In an effort to connect with Hispanic voters and celebrate Chelsea Clinton's pregnancy, Hillary Clinton's campaign team recently posted an article to her site titled, "7 Ways Hillary Clinton Is Just Like Your Abuela." The list, which seems harmless on the service, touts points such as knowing the importance of "el respeto," and being loved by "Hispanic" icon like Marc Anthony (who, by the way, is Pureto Rican.) Naturally, the article is receiving a harsh backlash on social media and has even given birth to the hashtag #NotMyAbuela. The bulk of the criticism surrounding the article centers around the pandering to the Hispanic audience, which voters have dubbed "hispandering."

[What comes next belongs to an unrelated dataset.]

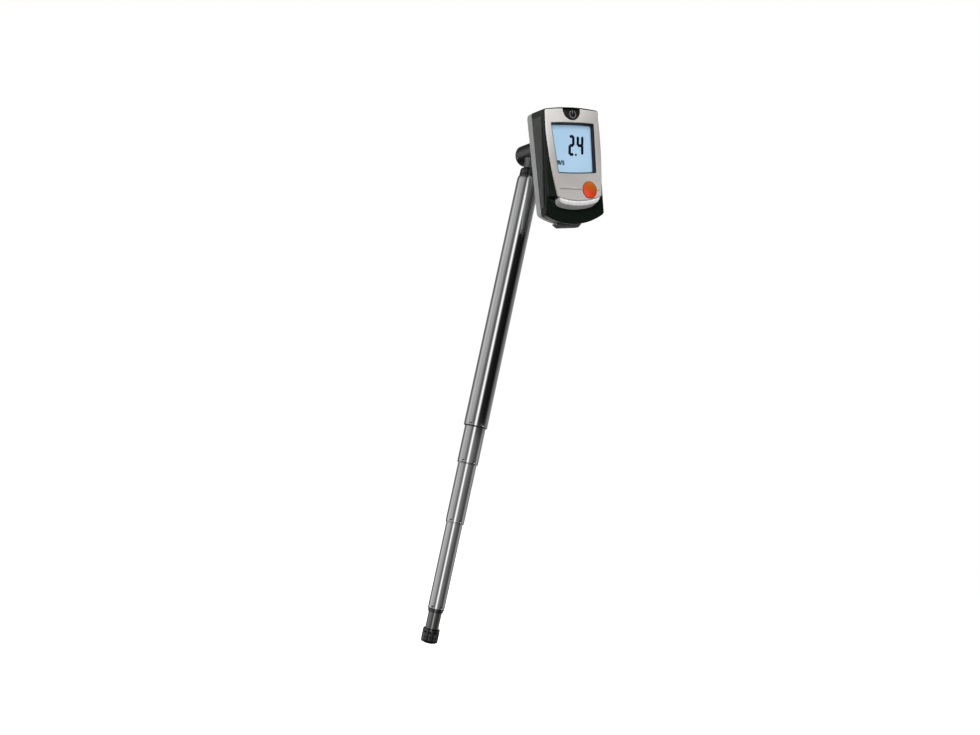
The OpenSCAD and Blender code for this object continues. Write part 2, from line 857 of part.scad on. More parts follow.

Clinton's relationship with the Hispanic community has been a rocky one. During a July speech at the National Council of La Raza, the Democratic party nominee voiced her concerns Donald Trump's comments on immigrants. Clinton said his comments, which implied all Mexican immigrants are "drug dealers" and "rapists," were appalling. "I have just one word for Donald Trump: Basta! Enough!," she said. Following this speech, Politico reported that Clinton had a huge lead among Hispanic voters. Recently, however, Clinton's stance on immigration has caused a shift among the Hispanic community, leaving many voters wondering where she really stands on the issues. And as the recent article making the rounds, members of the Hispanic ommunity may not be as supportive of the former Secretary of State as they once were.
One of the biggest issue people seem to have with the article is that Clinton is not connecting with them through her policies, but rather through personal experience that she does not share. On Twitter, many critics of the "hispandering" are calling out the difference between these women and Hillary Clinton's experience. And, they have a point.
The Hispanic vote will be key for Clinton in the primaries, but, lately, her efforts to secure that support has been backfiring. Perhaps Clinton should heed this advice from many grandmothers: sometimes it's better to say nothing at all.